Adam Ozimek at Modeled Behavior has a really great post on this question. It is a reply to Paul Krugman’s argument that, basically, high-income people get back in compensation their total value creation for the entire economy. For example, if Steve Jobs made a gazillion dollars, that means he created a gazillion dollars of value, but took it all back as his compensation; therefore had Steve Jobs never existed, nobody else in the world would have been any worse off. This is a simplification, but one of the great things about the post is that Ozimek carefully pins down the reasonable interpretation of Krugman’s actual assertion by going back to Krugman’s textbook writing.

Krugman argues that if we accept the premise that people get their marginal product of labor back as compensation, then why not set marginal tax rates to the level that maximizes government revenue: 70%?

Ozimek’s simple, great thought-experiment in the post:

Consider, for instance, that if we suddenly kicked out the top 10% of high IQ people (or 10% most productive people, or 10% most creative people, or whatever) in the U.S.. It strikes me as fairly likely that the total output of the remaining 90% would go down. Krugman seems to argue that this would not be the case. But even if you disagree with me in the short run, in the long-run the productivity increasing innovations these people would have made won’t show up, and the rest of us would have lower productivity as a result.

Now, instead of kicking out the top 10% of workers, just make them work less as a result of high income taxes. See my concern?

Lowered incentives of job creators and other innovators should be considered as one of the likely downsides to higher taxes.

Note that if you don’t think this is true, then what business do we have subsidizing higher education? If workers capture the entirety of their higher productivity, then I don’t see who gains by giving young people money to go to college rather than just cash.

I’d only add one observation.

Krugman ends his piece with this:

My point, then, is that this claim — and the lionization of high earners as people who make a vast contribution to society — is not, in fact, something that comes out of the free-market economic principles these people claim to believe in. Even if you believe that the top 1% or better yet the top 0.1% are actually earning the money they make, what they contribute is what they get, and they deserve no special solicitude. [Bold added]
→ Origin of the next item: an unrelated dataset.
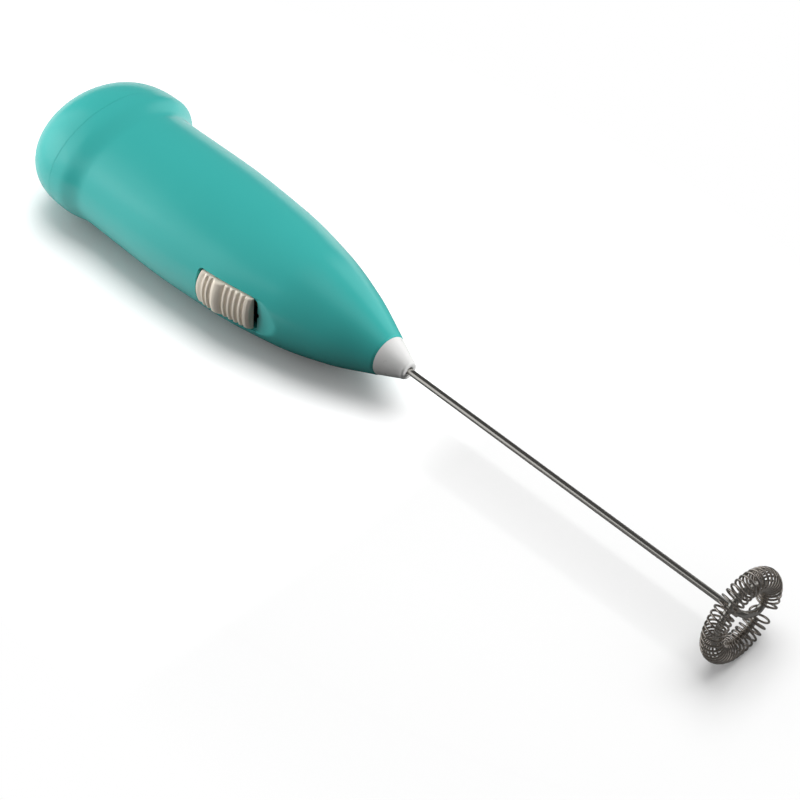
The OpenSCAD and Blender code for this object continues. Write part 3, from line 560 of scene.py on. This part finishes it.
def add_rib(points, faces, x):
    """A rib round the motor, open towards the switch."""
    window = POCKET_HALF + 1
    width, height, _ = section(x, WALL / 2)
    lean_y, lean_z = width * TILT_SIN, height * TILT_COS
    leans = math.atan2(lean_y, lean_z)
    reach = math.asin(window / math.hypot(lean_y, lean_z))
    ends = [from_switch(-CAN_HALF_W, level) for level in (window, -window)]
    first, last = (math.atan2(z, -y) for y, z in ends)
    outer_turn = np.linspace(leans + reach, leans - reach + 2 * math.pi, RIB_STEPS)
    inner_turn = np.linspace(first, last + 2 * math.pi, RIB_STEPS)
    outer = [wall_point(x, a) for a in outer_turn]
    inner = []
    for a in inner_turn:
        flat = (CAN_HALF_W + RIB_CLEARANCE) / max(abs(math.cos(a)), 1e-6)
        r = min(CAN_R + RIB_CLEARANCE, flat)
        inner.append((-r * math.cos(a), r * math.sin(a)))
    for k in range(RIB_STEPS - 1):
        add_plate(points, faces, [outer[k], outer[k + 1], inner[k + 1], inner[k]], x, x + RIB_THICKNESS)


def shell_fittings():
    """The ribs that hold the motor, and the ledges that the front bulkhead stands against."""
    points, faces = [], []
    for x in RIBS:
        add_rib(points, faces, x)
    over = [wall_point(LEDGE_X0, a) for a in np.radians(np.linspace(56, 124, 30))]
    add_plate(points, faces, over + [(over[-1][0], 9.4), (over[0][0], 9.4)], LEDGE_X0, LEDGE_X1)
    beside = [wall_point(LEDGE_X0, a) for a in np.radians(np.linspace(157, 196, 16))]
    add_plate(points, faces, beside + [(12.8, beside[-1][1]), (12.8, beside[0][1])], LEDGE_X0, LEDGE_X1)
    return mesh_piece("shell_fittings", points, faces, crease=35)


# ---- thumb slide ----

SLIDE_BASE = 13.0
SLIDE_BOW = 0.5  # the pommel end curves back this far at its corners
SLIDE_BOW_FADE = 6.0  # length over which that curve fades out
SLIDE_SOFT = 0.09  # its outline is softened over this length to each side
SLIDE_SIDE_R, SLIDE_END_R = 0.35, 0.2
SLIDE_STEP = 0.07


def rib(s, foot, height):
    return [(s, foot), (s + 0.28, foot + height), (s + 0.8, foot + height), (s + 1.08, foot)]


def slide_crest():
    """Outline of the slide's back: distance from its pommel end, height over the handle's own curve.
    It has a rim at each end, two ribs, a crest for the thumb, and four more ribs."""
    crest = [(0, -0.1), (0.25, 0.3), (0.85, 0.3)]
    for i in range(2):
        crest += rib(1.7 + 1.35 * i, 0.1 + 0.1 * i, 0.45)
    crest += [(4.6, 0.3), (5.0, 0.8), (5.6, 0.9), (6.2, 0.83), (6.8, 0.64), (7.3, 0.4), (7.6, 0.1)]
    for i in range(4):
        crest += rib(7.75 + 1.46 * i, 0.05, 0.45)
    crest += [(13.5, 0.05), (13.75, 0.5), (14.5, 0.45), (SLIDE_LENGTH, 0.1)]
    return np.array(crest)


def edge_distance(x, z):
    """Distance of the handle's surface from the axis, in the switch's place at level z."""
    width, height = along(x, FORM_HALF_WIDTH), along(x, FORM_HALF_HEIGHT)
    c, s = TILT_COS, TILT_SIN
    a = (c / width) ** 2 + (s / height) ** 2
    b = z * c * s * (1 / width**2 - 1 / height**2)
    d = z**2 * ((s / width) ** 2 + (c / height) ** 2) - 1
    return (b + np.sqrt(b**2 - a * d)) / a


def in_switch_place(points):
    """Points drawn in the switch's own place, turned to where it stands."""
    return np.stack([points[..., 0], *from_switch(points[..., 1], points[..., 2])], axis=-1)


def rounded_in(distance, radius):
    """Drop of a surface towards an edge rounded to radius."""
    gap = np.clip(radius - distance, 0, radius)
    return radius - np.sqrt(radius**2 - gap**2)


def slide_surface(s, z):
    """The slide's back, s from its pommel end and at level z, in the switch's own place."""
    crest = slide_crest()
    soft = np.linspace(-SLIDE_SOFT, SLIDE_SOFT, 7)
    height = np.mean([np.interp(s + d, crest[:, 0], crest[:, 1]) for d in soft], axis=0)
    x = SLIDE_X0 + s + SLIDE_BOW * (z / SLIDE_HALF) ** 2 * np.clip(1 - s / SLIDE_BOW_FADE, 0, 1)
    end = np.minimum(s, SLIDE_LENGTH - s)
    drop = rounded_in(SLIDE_HALF - np.abs(z), SLIDE_SIDE_R) + rounded_in(end, SLIDE_END_R)
    return np.stack([x, -np.maximum(edge_distance(x, z) + height - drop, SLIDE_BASE + 0.15), z], axis=-1)


def thumb_slide():
    """The ribbed slide: a solid from its back down to the level of its base."""
    ends = [0.02, 0.05, SLIDE_LENGTH - 0.05, SLIDE_LENGTH - 0.02]
    s = sorted_lines(spaced(0, SLIDE_LENGTH, SLIDE_STEP) + ends, 0.01)
    z = np.array([SLIDE_HALF * math.sin(math.radians(a)) for a in np.linspace(-90, 90, 61)])
    grid_s, grid_z = np.meshgrid(s, z, indexing="ij")
    outer = slide_surface(grid_s, grid_z)
    step = 0.004
    before, after = (np.clip(grid_s + d, 0, SLIDE_LENGTH) for d in (-step, step))
    slope_s = slide_surface(after, grid_z) - slide_surface(before, grid_z)
    level = np.clip(grid_z, step - SLIDE_HALF, SLIDE_HALF - step)
    slope_z = slide_surface(grid_s, level + step) - slide_surface(grid_s, level - step)
    inner = outer.copy()
    inner[..., 1] = -SLIDE_BASE
    outer, inner, normals = map(in_switch_place, (outer, inner, np.cross(slope_s, slope_z)))
    return solid_between("thumb_slide", outer, inner, normals=normals)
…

What’s so funny about this is that Krugman is arguing that “these people” (i.e., people like me who think that a 70% marginal tax rate is not necessarily a good idea for America as whole) base our beliefs about political economy on his textbooks. He is pointing out a contradiction that exists only in his mind. I don’t accept his pseudo-scientific claims to knowledge about the impacts of doubling our maximum tax rate; my “free-market economic principles” are in fact based in part on my beliefs about the inherent uncertainty of such predictions.

(Cross-posted to The Corner)

Lean Six Sigma as a Risky Dog-Whistle for Gingrich

Newt Gingrich has repeatedly called for applying “Lean Six Sigma” to improve the functioning of the federal government. This is not entirely a daft idea. In fact, it’s not even a new one, as Lean Six Sigma is already being applied everywhere from the Department of Defense to the EPA. But it’s hard to believe that Gingrich is foolish enough to think it will really transform our government.

Six Sigma is just the latest iteration of what is more-or-less the same, basically sensible, method for business operational improvement — carefully observe and measure current work practices, think of them holistically and in light of the goals of the business, and then redesign work practices — that keeps getting reinvented. Taylorism, “Goals and Methods”, factory statistical process control (SPC), Total Quality Management (TQM), business process reengineering (BPR), and now Six Sigma, are all just manifestations of this approach. Each is typically pioneered by innovators who have a fairly supple understanding of the often unarticulated complexity of the task. It drives clear profit gains, and many other people want to apply it. A group of experts are trained by the pioneers, who are also quite effective. There is an inevitable desire to scale up the activity and apply it as widely as possible. It becomes codified into some kind of a cookbook process that can be replicated. This process becomes a caricature of the original work, and the method is discredited by failure and ridicule. (Seeing this phase of reengineering at several companies in the 1990s, a close friend of mine once described it as “like the Planet of the Apes, after the monkeys have taken over from the humans.”) Within some number of years, new pioneers develop a new version of the approach, and the cycle begins again.

If implemented intelligently, a structured approach to operational process improvement could be a useful exercise for the federal government. As one of many examples, Al Gore’s Reinventing Government initiative was an attempt at the same basic concept, and appears to have created at least some temporary efficiency gains. Even the idea of using a single framework (whether Six Sigma, or some other useful tool) that creates a uniform method and vocabulary across the whole government is probably worth some reduction in flexibility across departments and agencies. But to imagine that this will resolve the fundamental disagreements about the size and role of government, the influence of various interest groups, voter acceptance of structural deficits and so on that are the root issues in the dysfunction in Washington is silly.

I assume that Gingrich’s real purpose in calling for this is to connect with the huge swath of Republican primary voters who work in or around Fortune 1000 companies. They can hear him saying things that they hear at work every day, but that they never hear politicians mention. This makes Gingrich seem more practical and connected to their world, and less a creature of what they take to be out-of-touch Washington. I’ve informally observed that Gingrich has used something like this technique for many years, probably effectively in terms of the politics.

My guess is that it will be less effective, or at least much riskier, against Romney, who can pretty much respond at will with a “You’re no Jack Kennedy” comment about how something like Six Sigma really works inside of a real business.